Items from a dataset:
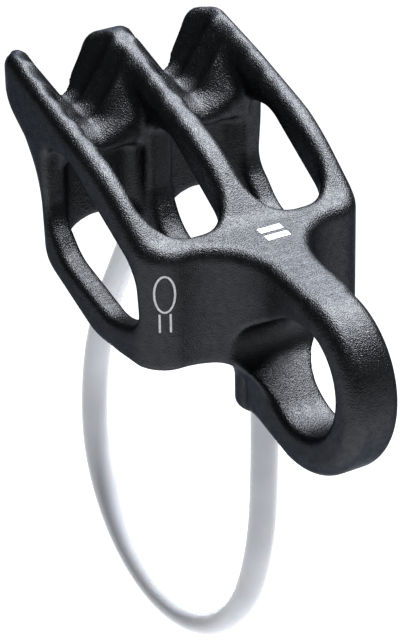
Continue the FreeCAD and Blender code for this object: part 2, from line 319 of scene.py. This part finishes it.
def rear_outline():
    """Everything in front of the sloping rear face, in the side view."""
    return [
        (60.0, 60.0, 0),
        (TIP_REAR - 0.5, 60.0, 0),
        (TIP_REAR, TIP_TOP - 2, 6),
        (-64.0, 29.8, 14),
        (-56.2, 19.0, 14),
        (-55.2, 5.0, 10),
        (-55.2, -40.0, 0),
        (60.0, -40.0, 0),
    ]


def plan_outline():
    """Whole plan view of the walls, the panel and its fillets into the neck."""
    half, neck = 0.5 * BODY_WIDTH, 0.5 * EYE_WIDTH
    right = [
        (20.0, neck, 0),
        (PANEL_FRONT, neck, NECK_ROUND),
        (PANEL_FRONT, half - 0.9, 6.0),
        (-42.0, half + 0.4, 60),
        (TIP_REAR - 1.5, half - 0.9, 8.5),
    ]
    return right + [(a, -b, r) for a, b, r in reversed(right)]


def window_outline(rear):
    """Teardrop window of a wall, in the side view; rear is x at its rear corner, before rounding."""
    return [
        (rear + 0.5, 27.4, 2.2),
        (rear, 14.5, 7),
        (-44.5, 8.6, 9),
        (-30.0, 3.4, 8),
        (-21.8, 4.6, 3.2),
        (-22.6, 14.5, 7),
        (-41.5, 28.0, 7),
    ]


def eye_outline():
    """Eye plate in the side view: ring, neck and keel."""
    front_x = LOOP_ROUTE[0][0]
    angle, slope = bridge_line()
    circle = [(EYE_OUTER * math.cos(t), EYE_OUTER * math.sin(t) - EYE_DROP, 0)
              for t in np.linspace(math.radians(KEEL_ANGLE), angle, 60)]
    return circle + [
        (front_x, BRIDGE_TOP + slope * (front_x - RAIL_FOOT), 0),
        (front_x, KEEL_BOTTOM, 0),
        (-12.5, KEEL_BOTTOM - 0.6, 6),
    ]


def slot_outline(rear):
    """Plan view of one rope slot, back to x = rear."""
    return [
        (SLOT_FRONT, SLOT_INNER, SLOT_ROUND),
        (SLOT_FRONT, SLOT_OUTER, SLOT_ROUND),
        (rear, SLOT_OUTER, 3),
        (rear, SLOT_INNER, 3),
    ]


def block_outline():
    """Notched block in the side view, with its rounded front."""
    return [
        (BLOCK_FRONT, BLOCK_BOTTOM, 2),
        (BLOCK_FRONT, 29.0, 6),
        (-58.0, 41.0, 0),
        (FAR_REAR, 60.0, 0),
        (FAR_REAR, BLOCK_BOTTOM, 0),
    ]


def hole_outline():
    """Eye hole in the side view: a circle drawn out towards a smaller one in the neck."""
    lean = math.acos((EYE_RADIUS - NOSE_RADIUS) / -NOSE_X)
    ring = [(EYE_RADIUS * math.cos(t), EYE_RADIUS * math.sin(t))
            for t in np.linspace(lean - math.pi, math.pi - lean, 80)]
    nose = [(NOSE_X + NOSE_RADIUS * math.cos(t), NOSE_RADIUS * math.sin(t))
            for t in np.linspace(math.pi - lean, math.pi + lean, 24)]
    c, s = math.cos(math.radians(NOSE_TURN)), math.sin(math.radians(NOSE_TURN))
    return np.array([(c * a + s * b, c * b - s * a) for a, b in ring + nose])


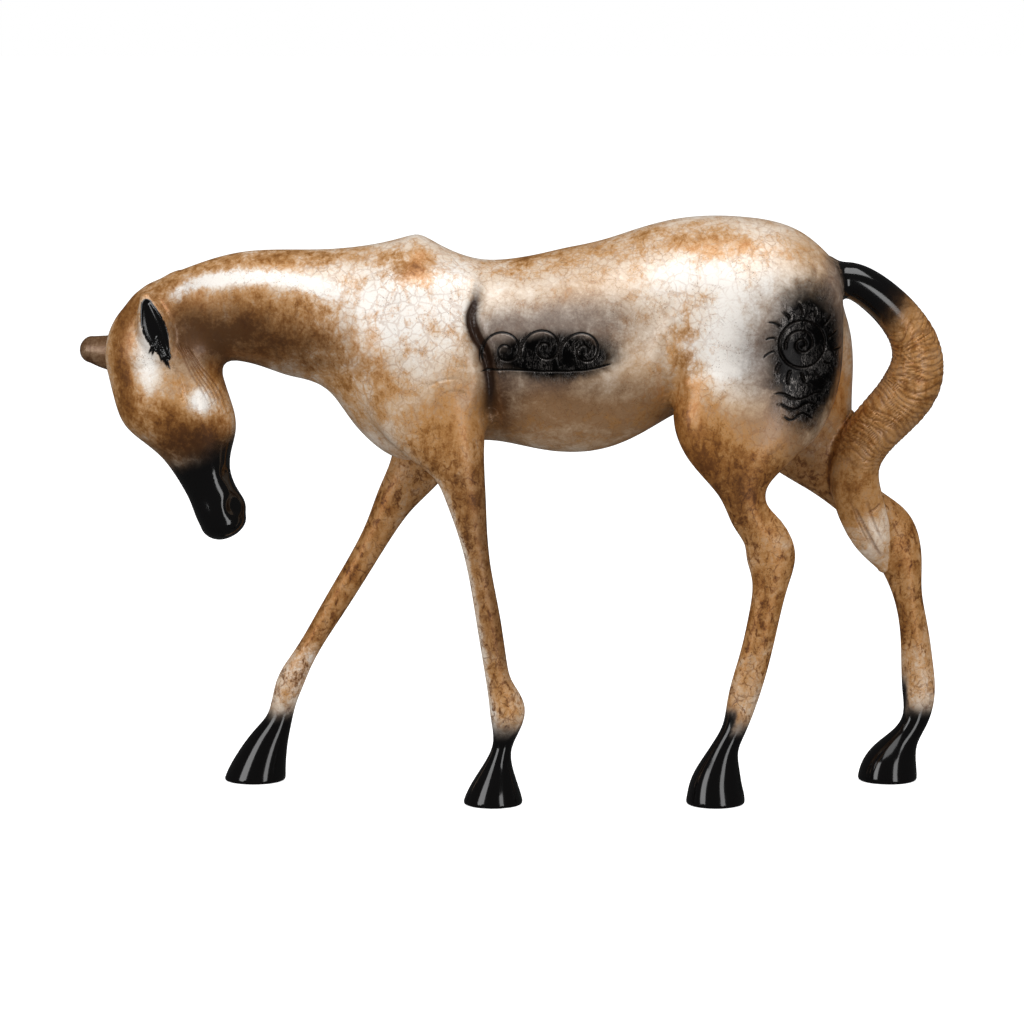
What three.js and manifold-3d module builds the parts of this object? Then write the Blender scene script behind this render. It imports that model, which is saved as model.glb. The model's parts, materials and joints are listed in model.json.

**WRITTEN EXERCISE:**
Each line of the material must be restated exactly.

**RIGHT ANSWER:**
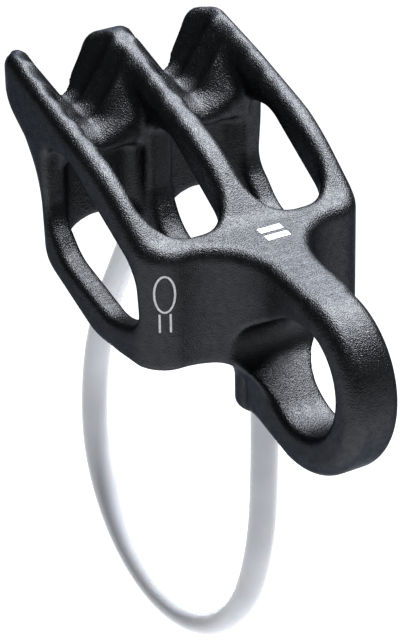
Continue the FreeCAD and Blender code for this object: part 2, from line 319 of scene.py. This part finishes it.
def rear_outline():
    """Everything in front of the sloping rear face, in the side view."""
    return [
        (60.0, 60.0, 0),
        (TIP_REAR - 0.5, 60.0, 0),
        (TIP_REAR, TIP_TOP - 2, 6),
        (-64.0, 29.8, 14),
        (-56.2, 19.0, 14),
        (-55.2, 5.0, 10),
        (-55.2, -40.0, 0),
        (60.0, -40.0, 0),
    ]


def plan_outline():
    """Whole plan view of the walls, the panel and its fillets into the neck."""
    half, neck = 0.5 * BODY_WIDTH, 0.5 * EYE_WIDTH
    right = [
        (20.0, neck, 0),
        (PANEL_FRONT, neck, NECK_ROUND),
        (PANEL_FRONT, half - 0.9, 6.0),
        (-42.0, half + 0.4, 60),
        (TIP_REAR - 1.5, half - 0.9, 8.5),
    ]
    return right + [(a, -b, r) for a, b, r in reversed(right)]


def window_outline(rear):
    """Teardrop window of a wall, in the side view; rear is x at its rear corner, before rounding."""
    return [
        (rear + 0.5, 27.4, 2.2),
        (rear, 14.5, 7),
        (-44.5, 8.6, 9),
        (-30.0, 3.4, 8),
        (-21.8, 4.6, 3.2),
        (-22.6, 14.5, 7),
        (-41.5, 28.0, 7),
    ]


def eye_outline():
    """Eye plate in the side view: ring, neck and keel."""
    front_x = LOOP_ROUTE[0][0]
    angle, slope = bridge_line()
    circle = [(EYE_OUTER * math.cos(t), EYE_OUTER * math.sin(t) - EYE_DROP, 0)
              for t in np.linspace(math.radians(KEEL_ANGLE), angle, 60)]
    return circle + [
        (front_x, BRIDGE_TOP + slope * (front_x - RAIL_FOOT), 0),
        (front_x, KEEL_BOTTOM, 0),
        (-12.5, KEEL_BOTTOM - 0.6, 6),
    ]


def slot_outline(rear):
    """Plan view of one rope slot, back to x = rear."""
    return [
        (SLOT_FRONT, SLOT_INNER, SLOT_ROUND),
        (SLOT_FRONT, SLOT_OUTER, SLOT_ROUND),
        (rear, SLOT_OUTER, 3),
        (rear, SLOT_INNER, 3),
    ]


def block_outline():
    """Notched block in the side view, with its rounded front."""
    return [
        (BLOCK_FRONT, BLOCK_BOTTOM, 2),
        (BLOCK_FRONT, 29.0, 6),
        (-58.0, 41.0, 0),
        (FAR_REAR, 60.0, 0),
        (FAR_REAR, BLOCK_BOTTOM, 0),
    ]


def hole_outline():
    """Eye hole in the side view: a circle drawn out towards a smaller one in the neck."""
    lean = math.acos((EYE_RADIUS - NOSE_RADIUS) / -NOSE_X)
    ring = [(EYE_RADIUS * math.cos(t), EYE_RADIUS * math.sin(t))
            for t in np.linspace(lean - math.pi, math.pi - lean, 80)]
    nose = [(NOSE_X + NOSE_RADIUS * math.cos(t), NOSE_RADIUS * math.sin(t))
            for t in np.linspace(math.pi - lean, math.pi + lean, 24)]
    c, s = math.cos(math.radians(NOSE_TURN)), math.sin(math.radians(NOSE_TURN))
    return np.array([(c * a + s * b, c * b - s * a) for a, b in ring + nose])


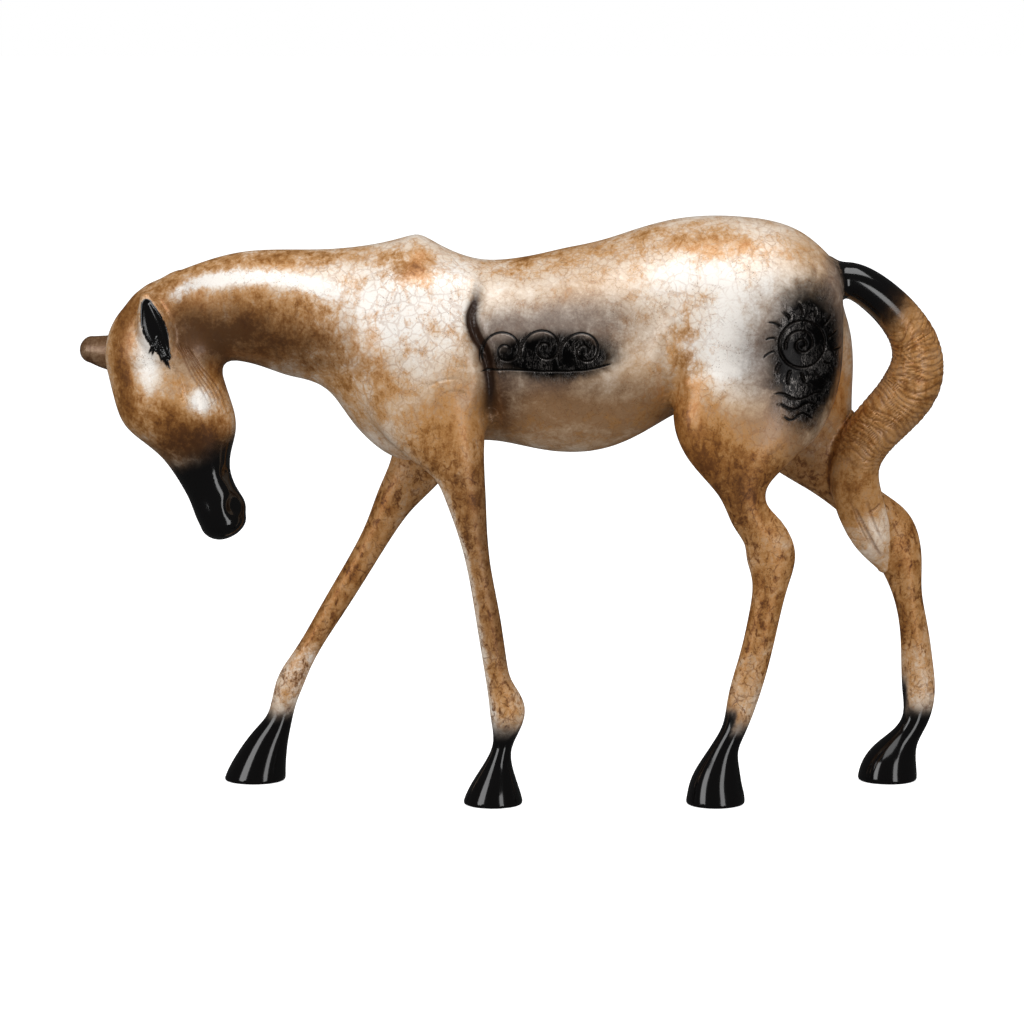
What three.js and manifold-3d module builds the parts of this object? Then write the Blender scene script behind this render. It imports that model, which is saved as model.glb. The model's parts, materials and joints are listed in model.json.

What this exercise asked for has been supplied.